When I was a newbie foam soap user, I found myself doing the unspeakable: when washing my hands, I'd wash them once, and then I'd wash them again. What an incredible soap, to actually make you want to wash your hands. Thoughts ran into my head about how to get kids to wash hands without being too patronizing. I pictured something like a 50's television commercial:
Parent: "Ok Johnny, now that you're done, go wash up."
Parent: "Johnny, it's very important to maintain clean hygiene."
Johnny: "I don't want to! And what does 'hygiene' mean anyway?"
Parent: "That's not important right now. Just wash your hands."
Parent: [exasperated] "You can use foam soap..."

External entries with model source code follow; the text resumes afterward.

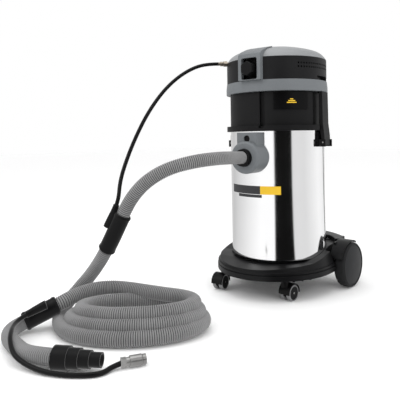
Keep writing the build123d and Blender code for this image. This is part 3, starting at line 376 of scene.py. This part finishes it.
# ---------------------------------------------------------------- air hose
AIR_UPPER_ROUTE = millimetres([
    (-140, -150.1, 775), (-161.6, -173.3, 775), (-182, -222, 763), (-200, -285, 728), (-213, -349, 675),
    (-219, -413, 602), (-220, -463, 528), (-216, -506, 457), (-203, -545, 392), (-176, -573, 337),
    (-192.3, -580.2, 301.1),
])
AIR_TAIL_ROUTE = millimetres([
    (-264.5, -782.5, 64.1), (-281.9, -806.1, 51.2), (-270, -838, 46), (-246, -862, 45), (-213, -884, 47),
    (-178, -905, 42), (-134, -919, 26), (-91, -912, 14), (-42, -899, 8), (4, -875, 6), (34, -852, 6),
    (54, -832, 6), (63, -811, 6), (59.4, -785, 8.5), (69.9, -762.7, 13),
])
AIR_STEP, AIR_SMOOTH, AIR_SIDES = 0.006, 12, 20
upper_line = even(spline_points(AIR_UPPER_ROUTE, AIR_SMOOTH), AIR_STEP)
tail_line = even(spline_points(AIR_TAIL_ROUTE, AIR_SMOOTH), AIR_STEP)
air_upper = tube("air_hose_top", upper_line, [AIR_R] * len(upper_line), AIR_SIDES, "air_hose")
air_tail = tube("air_hose_end", tail_line, [AIR_R] * len(tail_line), AIR_SIDES, "air_hose")
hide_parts("air_hose_upper")
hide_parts("air_hose_tail")
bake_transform(air_upper)
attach(air_tail, "root")
print("air hose", round(distances(upper_line)[-1], 3), round(distances(tail_line)[-1], 3))

# ---------------------------------------------------------------- rubber sleeves on the suction hose
SLEEVE_R, SLEEVE_LIP, SLEEVE_CHAMFER, SLEEVE_STEP, SLEEVE_SIDES = 0.0245, 0.0012, 0.0015, 0.004, 32
BOOT_ROOT_R, BOOT_TIP_R, BOOT_TAPER, BOOT_SIDES = 0.012, 0.0085, 1.5, 24
NEAR_BOOT_ROOT, NEAR_BOOT_LENGTH = Vector((-0.2105, -0.588, 0.262)), 0.075
FAR_BOOT_ROOT, FAR_BOOT_LENGTH = Vector((-0.2515, -0.7649, 0.0738)), 0.06


def sleeve(name, start, end):
    """A rubber sleeve along the hose between two places, with a lip at each end."""
    first, last = sorted((nearest(hose_line, start), nearest(hose_line, end)))
    line = even(hose_line[first:last + 1], SLEEVE_STEP)
    radii = [SLEEVE_R] * len(line)
    radii[0] = radii[-1] = SLEEVE_R - SLEEVE_CHAMFER
    radii[1] = radii[2] = radii[-2] = radii[-3] = SLEEVE_R + SLEEVE_LIP
    return tube(name, line, radii, SLEEVE_SIDES, "rubber")


def boot(name, line, length):
    """A tapered boot round the first stretch of a line, from the sleeve out along the air hose."""
    stretch = even(line, SLEEVE_STEP)[: round(length / SLEEVE_STEP)]
    radii = []
    for i in range(len(stretch)):
        share = (i / (len(stretch) - 1)) ** BOOT_TAPER
        radii.append(BOOT_ROOT_R + (BOOT_TIP_R - BOOT_ROOT_R) * share)
    return tube(name, stretch, radii, BOOT_SIDES, "rubber")


near_sleeve = sleeve("sleeve_near", LEAD_ROUTE[7], LEAD_ROUTE[8])
far_sleeve = sleeve("sleeve_far", TAIL_ROUTE[3], TAIL_ROUTE[4])
near_boot = boot("boot_near", [NEAR_BOOT_ROOT] + upper_line[::-1], NEAR_BOOT_LENGTH)
far_boot = boot("boot_far", [FAR_BOOT_ROOT] + tail_line, FAR_BOOT_LENGTH)
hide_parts("hose_sleeve_near")
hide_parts("hose_sleeve_far")
for made in (near_sleeve, far_sleeve, near_boot, far_boot):
    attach(made, "root")

UNMIRRORED = (
    suction_hose, air_upper, air_tail, near_sleeve, far_sleeve, near_boot, far_boot,
    NODES["tool_adapter"],
)
for made in UNMIRRORED:
    made.visible_glossy = False  # in the tank's mirror they would only add clutter

# ---------------------------------------------------------------- labels
TANK_LABEL_R, FLAP_LABEL_R, LABEL_T = 0.1632, 0.166, 0.0004
LABEL_STEP = 2  # degrees
BAND_LOW, BAND_HIGH, LINE_LOW, LINE_HIGH = 0.330, 0.357, 0.319, 0.3285
EMBLEM_AZ, EMBLEM_HALVES = 49.5, (5.5, 4.0, 1.8)  # degrees: its middle, and half of each bar
EMBLEM_LOW, EMBLEM_HIGH, EMBLEM_PITCH = 0.625, 0.6282, 0.0055


def label(name, radius, start, end, low, high, material, body):
    """A thin curved label on a round wall, between two azimuths from -Y and two heights."""
    steps = max(2, round((end - start) / LABEL_STEP))
    builder = bmesh.new()
    columns = []
    for k in range(steps + 1):
        a = math.radians(start + (end - start) * k / steps)
        outer = radius + LABEL_T
        corners = ((radius, low), (outer, low), (outer, high), (radius, high))
        columns.append([builder.verts.new((r * math.sin(a), -r * math.cos(a), z)) for r, z in corners])
    for left, right in zip(columns, columns[1:]):
        for k in range(4):
            builder.faces.new((left[k], right[k], right[(k + 1) % 4], left[(k + 1) % 4]))
    builder.faces.new(columns[0])
    builder.faces.new(columns[-1])
    made = piece_from(name, builder, material)
    for polygon in made.data.polygons:
        polygon.use_smooth = False
    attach(made, body)


for name, start, end, low, high, finish in (
    ("tank_label_dark", -34, 12, BAND_LOW, BAND_HIGH, "dark_print"),
    ("tank_label_yellow", 12.2, 36, BAND_LOW, BAND_HIGH, "yellow_print"),
    ("tank_label_line", -20, 14, LINE_LOW, LINE_HIGH, "dark_print"),
):
    label(name, TANK_LABEL_R, start, end, low, high, finish, "root")
for row, half in enumerate(EMBLEM_HALVES):
    label(
        f"flap_emblem_{row + 1}", FLAP_LABEL_R, EMBLEM_AZ - half, EMBLEM_AZ + half,
        EMBLEM_LOW + EMBLEM_PITCH * row, EMBLEM_HIGH + EMBLEM_PITCH * row, "yellow_print", "socket_flap",
    )

# ---------------------------------------------------------------- studio
FLOOR_SIZE = 30.0


def place_floor():
    """A plain pale floor."""
    builder = bmesh.new()
    bmesh.ops.create_grid(builder, x_segments=1, y_segments=1, size=FLOOR_SIZE / 2)
    mesh = bpy.data.meshes.new("floor")
    builder.to_mesh(mesh)
    builder.free()
    material, _, _, shader, _ = new_material("floor")
    shader.inputs["Base Color"].default_value = (0.99, 0.99, 0.99, 1)
    shader.inputs["Roughness"].default_value = 0.7
    shader.inputs["Specular IOR Level"].default_value = 0.1
    mesh.materials.append(material)
    floor = bpy.data.objects.new("floor", mesh)
    bpy.context.collection.objects.link(floor)


SURROUND_NEAR, SURROUND_FAR, SURROUND_SIDES = 0.26, 4.5, 72
SURROUND_LOW, SURROUND_TOP, SURROUND_GLOW = 0.002, 6.0, 1.07
SURROUND_TONES = (  # azimuth from -Y towards +X, and the brightness that the surround has there
    (-180, 0.75), (-170, 0.8), (-100, 0.55), (-54, 0.75), (-8, 1.0), (24.5, 1.0),
    (26, 0.005), (65.5, 0.006), (67.5, 0.72), (98, 0.72), (143, 0.93), (162, 0.87),
    (172, 0.85), (174, 0.06), (178, 0.06), (179.9, 0.75),
)


def place_surround():
    """A ring of floor and wall that only shows in reflections, with its own tone on each side."""
    builder = bmesh.new()
    rings = []
    turns = [math.tau * k / SURROUND_SIDES for k in range(SURROUND_SIDES)]
    for r, z in (
        (SURROUND_NEAR, SURROUND_LOW), (SURROUND_FAR, SURROUND_LOW), (SURROUND_FAR, SURROUND_TOP),
    ):
        rings.append([builder.verts.new((r * math.sin(a), -r * math.cos(a), z)) for a in turns])
    for low, high in zip(rings, rings[1:]):
        for k in range(SURROUND_SIDES):
            after = (k + 1) % SURROUND_SIDES
            builder.faces.new((low[k], low[after], high[after], high[k]))
    mesh = bpy.data.meshes.new("surround")
    builder.to_mesh(mesh)
    builder.free()
    material, nodes, links, shader, coords = new_material("surround")
    turned = nodes.new("ShaderNodeMapping")
    turned.inputs["Rotation"].default_value = (0, 0, math.radians(90))
    radial = nodes.new("ShaderNodeTexGradient")
    radial.gradient_type = "RADIAL"
    ramp_node = nodes.new("ShaderNodeValToRGB")
    ramp = ramp_node.color_ramp
    links.new(coords, turned.inputs["Vector"])
    links.new(turned.outputs["Vector"], radial.inputs["Vector"])
    links.new(radial.outputs["Fac"], ramp_node.inputs["Fac"])
    while len(ramp.elements) < len(SURROUND_TONES):
        ramp.elements.new(0.5)
    for element, (azimuth, tone) in zip(ramp.elements, SURROUND_TONES):
        element.position = (azimuth + 180) / 360
        element.color = (tone, tone, tone, 1)
    shader.inputs["Base Color"].default_value = (0, 0, 0, 1)
    shader.inputs["Specular IOR Level"].default_value = 0.0
    shader.inputs["Emission Strength"].default_value = SURROUND_GLOW
    links.new(ramp_node.outputs["Color"], shader.inputs["Emission Color"])
    mesh.materials.append(material)
    surround = bpy.data.objects.new("surround", mesh)
    bpy.context.collection.objects.link(surround)
    surround.visible_camera = surround.visible_diffuse = surround.visible_shadow = False


def area_light(name, at, aim, size, power):
    """A square soft light that looks at a point."""
    data = bpy.data.lights.new(name, "AREA")
    data.shape, data.size, data.energy = "SQUARE", size, power
    light = bpy.data.objects.new(name, data)
    light.location = at
    light.rotation_euler = (Vector(aim) - Vector(at)).to_track_quat("-Z", "Y").to_euler()
    bpy.context.collection.objects.link(light)


place_floor()
place_surround()
area_light("key", (-1.6, -2.6, 2.6), (0, -0.2, 0.4), 1.6, 22)
area_light("fill", (2.6, -1.2, 1.8), (0, 0, 0.4), 1.4, 8)
area_light("top", (0, -0.4, 3.2), (0, -0.2, 0), 2.4, 25)

world = bpy.data.worlds.new("studio")
world.use_nodes = True
world.node_tree.nodes["Background"].inputs["Color"].default_value = (1, 1, 1, 1)
world.node_tree.nodes["Background"].inputs["Strength"].default_value = 1.0
bpy.context.scene.world = world
bpy.context.scene.view_settings.view_transform = "Standard"
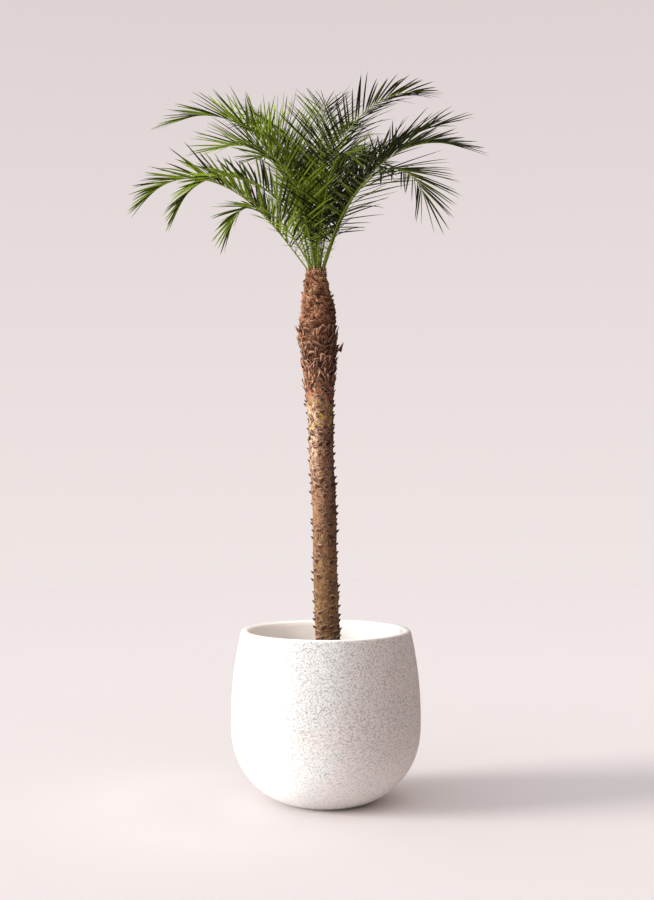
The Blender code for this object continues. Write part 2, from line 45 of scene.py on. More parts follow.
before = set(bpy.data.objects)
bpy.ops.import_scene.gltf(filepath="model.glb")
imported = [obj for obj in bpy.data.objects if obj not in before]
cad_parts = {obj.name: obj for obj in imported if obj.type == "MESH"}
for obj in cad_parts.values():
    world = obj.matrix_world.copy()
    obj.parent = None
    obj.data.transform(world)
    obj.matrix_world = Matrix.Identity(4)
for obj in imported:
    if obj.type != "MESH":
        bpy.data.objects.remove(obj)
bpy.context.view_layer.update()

UP = Vector((0, 0, 1))
SEAT_GAP = 0.0003
MERGE_DISTANCE = 0.00001

# Stage
FLOOR_RADIUS = 6.5
WALL_BEND = 1.5
WALL_TOP = 11.0
KEY_FROM = (191, 15)
RAKE_FROM = (222, 22)
EDGE_FROM = (12, 14)
CARD_LIT = "lit_by_card"
CARD_PLACE = (0.10, -0.02, 0.60)
CARD_FACING = (0.30, -0.02, 0.17)
CARD_SIZE = 0.16
LENS = 57.224
CAMERA_X = 0.0026

# Pot and soil, as the solids have them
POT_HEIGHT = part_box("pot")[1][2]
CURVE_TOP = 0.4512
BELLY_RADIUS = 0.250
BELLY_HEIGHT = 0.2135
BASE_RADIUS = 0.0975
RIM_RADIUS = 0.2231
POT_WALL = 0.018
POT_FLOOR = 0.030
POT_LIP = 0.006
LOWER_FULLNESS = (2.45, 1.46)
UPPER_FULLNESS = 2.09
SLOPE_STEP = 0.002
SOIL_LEVEL = CURVE_TOP - 0.065
SOIL_MOUND = 0.006
SOIL_PLAY = 0.0006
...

Johnny: "Really? Why didn't you just say so?"
Friendly deep male voice: "Foam soap. A better way to stay clean."
Aside from the obvious joy derived from using foam soap, it does have other benefits. With liquid soap, there's always this problem of the soap oozing out of the bottle and making a mess of the counter. Plus, it oozes off your hands when you use it, and half the soap you put on your hands falls off the second water is added to the equation. Foam soap has no ooze, and it remains on your hand. You could probably do the patented Dairy Queen Blizzard Upside-Down test, and the foam soap would stay on your hand. It really is amazing stuff.
So if you've never used foam soap before, you now know what you're missing. What do you think, would any foam soap company want to buy my ad?